I’ll nail my colours to the mast about Coldplay now: I like them, but I’m not a fan. I don’t analyse their songs and collect their b-sides, but I have all their albums and will defend them against naysayers who see them as a bland coffee-table band with nothing to say. I thought their first two albums were good but I felt frustrated that they petered out after the first half (which isn’t to say the second side featured bad songs, it’s just the energy and vigour seemed to vanish) and their third album was wholesomely consistent and stronger but suffered a rather unfair backlash by the music press after it’s initially successful release.
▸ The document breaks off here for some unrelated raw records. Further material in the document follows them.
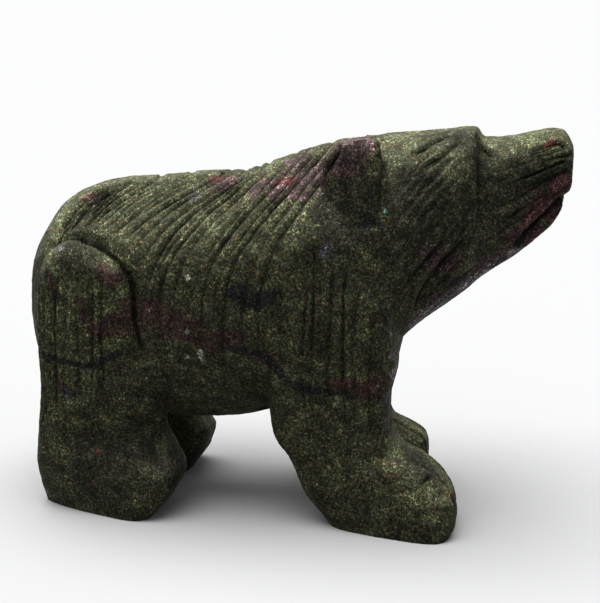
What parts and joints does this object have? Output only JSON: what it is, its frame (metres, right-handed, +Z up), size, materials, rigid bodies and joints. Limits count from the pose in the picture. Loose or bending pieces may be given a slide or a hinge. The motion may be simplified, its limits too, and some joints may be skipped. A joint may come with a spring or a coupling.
{
  "type": "stone bear carving",
  "caption": "Small carved stone bear that stands on its feet with its muzzle raised, its coat cut in long fine grooves; an ornament for a shelf or desk.",
  "frame": {"origin": "middle of the bear's plan, on the ground under its soles", "axes": "+X along the body toward the muzzle, +Y to the bear's left side, +Z up"},
  "size_m": [0.0522, 0.0218, 0.0373],
  "materials": {
    "stone": "dark olive green stone with red and purple spots, smoothed but not polished"
  },
  "bodies": {
    "root": {"bear": "stone"}
  },
  "joints": []
}
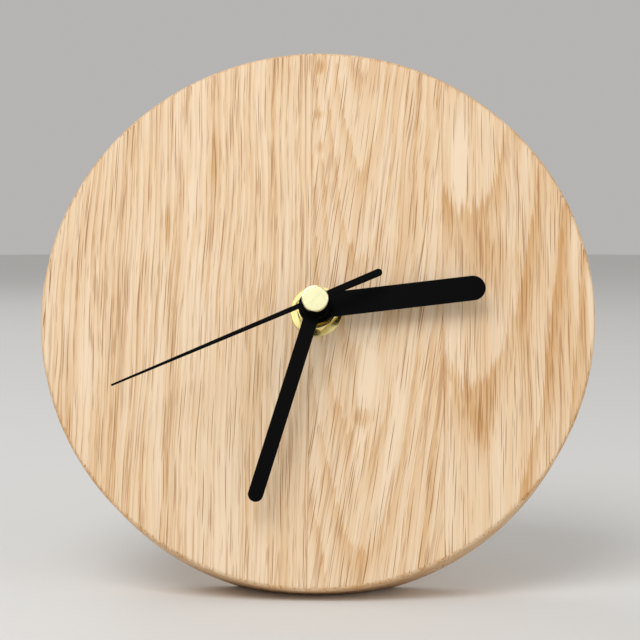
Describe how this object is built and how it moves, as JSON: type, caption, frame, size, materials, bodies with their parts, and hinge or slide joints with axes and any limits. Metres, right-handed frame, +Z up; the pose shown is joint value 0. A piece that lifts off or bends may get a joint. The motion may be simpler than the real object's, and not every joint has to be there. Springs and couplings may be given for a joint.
{
  "type": "desk clock",
  "caption": "Round oak desk clock leaning back on a sawn base flat and a dowel leg, with black hands, brass nut and cap, and a quartz movement with its gear train in the back.",
  "frame": {"origin": "on the table, at the middle of the depth of the flat that the disc stands on, under the middle of the disc", "axes": "+Z up, the dial faces -Y and leans back, +X to the right of someone reading the dial"},
  "size_m": [0.15, 0.0807, 0.1454],
  "materials": {
    "oak": "satin oil",
    "brass": "turned, bright",
    "rubber": "matte",
    "black_paint": "satin black",
    "white_plastic": "moulded",
    "black_plastic": "moulded, fine texture",
    "steel": "plain",
    "magnet": "dull",
    "copper": "enamelled wire",
    "board": "lacquered",
    "resin": "gloss",
    "nickel": "nickel plated",
    "cell_sleeve": "gloss sleeve"
  },
  "bodies": {
    "stand": {"oak_board_left": "oak", "oak_board_middle": "oak", "oak_board_right": "oak", "prop_leg": "oak", "threaded_bush": "brass", "washer": "brass", "hex_nut": "brass", "gasket": "rubber", "stator": "steel", "coil_core": "steel", "coil_bobbin": "white_plastic", "coil_winding": "copper", "front_case": "black_plastic", "rear_cover": "black_plastic", "middle_plate": "white_plastic", "circuit_board": "board", "control_chip": "resin", "quartz_crystal": "nickel", "battery": "cell_sleeve", "positive_contact": "nickel", "negative_contact": "nickel"},
    "second_group": {"second_wheel": "white_plastic", "second_arbor": "steel", "second_hand_boss": "brass", "second_hand": "black_paint"},
    "intermediate_group": {"intermediate_wheel": "white_plastic"},
    "rotor_group": {"rotor": "white_plastic", "rotor_magnet": "magnet"},
    "third_group": {"third_wheel": "white_plastic"},
    "centre_group": {"centre_wheel": "white_plastic"},
    "minute_group": {"minute_arbor": "white_plastic", "minute_hand": "black_paint"},
    "motion_group": {"motion_wheel": "white_plastic", "setting_knob": "black_plastic"},
    "hour_group": {"hour_wheel": "white_plastic", "hour_hand": "black_paint"}
  },
  "joints": [
    {"name": "second_spin", "type": "hinge", "parent": "stand", "child": "second_group", "pos_m": [0, 0.01906, 0.07096], "axis": [0, 0.9511, -0.309], "continuous": true},
    {"name": "intermediate_spin", "type": "hinge", "parent": "stand", "child": "intermediate_group", "pos_m": [-0.00107, 0.02174, 0.07922], "axis": [0, 0.9511, -0.309], "continuous": true},
    {"name": "rotor_spin", "type": "hinge", "parent": "stand", "child": "rotor_group", "pos_m": [0.00279, 0.02345, 0.08445], "axis": [0, 0.9511, -0.309], "continuous": true},
    {"name": "third_spin", "type": "hinge", "parent": "stand", "child": "third_group", "pos_m": [-0.00799, 0.01996, 0.07372], "axis": [0, 0.9511, -0.309], "continuous": true},
    {"name": "centre_wheel_spin", "type": "hinge", "parent": "stand", "child": "centre_group", "pos_m": [0, 0.01906, 0.07096], "axis": [0, 0.9511, -0.309], "continuous": true},
    {"name": "minute_spin", "type": "hinge", "parent": "stand", "child": "minute_group", "pos_m": [0, 0.01906, 0.07096], "axis": [0, 0.9511, -0.309], "continuous": true},
    {"name": "motion_spin", "type": "hinge", "parent": "stand", "child": "motion_group", "pos_m": [0.00846, 0.02001, 0.07389], "axis": [0, 0.9511, -0.309], "continuous": true},
    {"name": "hour_spin", "type": "hinge", "parent": "stand", "child": "hour_group", "pos_m": [0, 0.01906, 0.07096], "axis": [0, 0.9511, -0.309], "continuous": true}
  ],
  "couplings": [
    {"joint": "intermediate_spin", "follows": "second_spin", "ratio": -6},
    {"joint": "rotor_spin", "follows": "second_spin", "ratio": 30},
    {"joint": "third_spin", "follows": "second_spin", "ratio": -0.13333},
    {"joint": "centre_wheel_spin", "follows": "second_spin", "ratio": 0.016667},
    {"joint": "motion_spin", "follows": "minute_spin", "ratio": -0.33333},
    {"joint": "hour_spin", "follows": "minute_spin", "ratio": 0.083333}
  ]
}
What I liked about Coldplay during this first-three-album period was that, although they were indeed “soft” and saccharine in places, there was still an edge and ingenuity to their musicality which I found very engrossing. Like an auteur film director they didn't always produce wholly satisfying features but their skill with framing and composition always beckoned my interest. But by their fourth album something had changed, they started introducing concepts and themes and characters into their music and turning their live shows into fancy dress parties with extravagant colour schemes and faux military garb… all the warning signs of a loss of inspiration and the introduction of gimmicks. Viva La Vida Or Death And All His Friends took what I liked about Coldplay and inverted it: their writing had finally become experimental and edgy and their musicality had turned soft.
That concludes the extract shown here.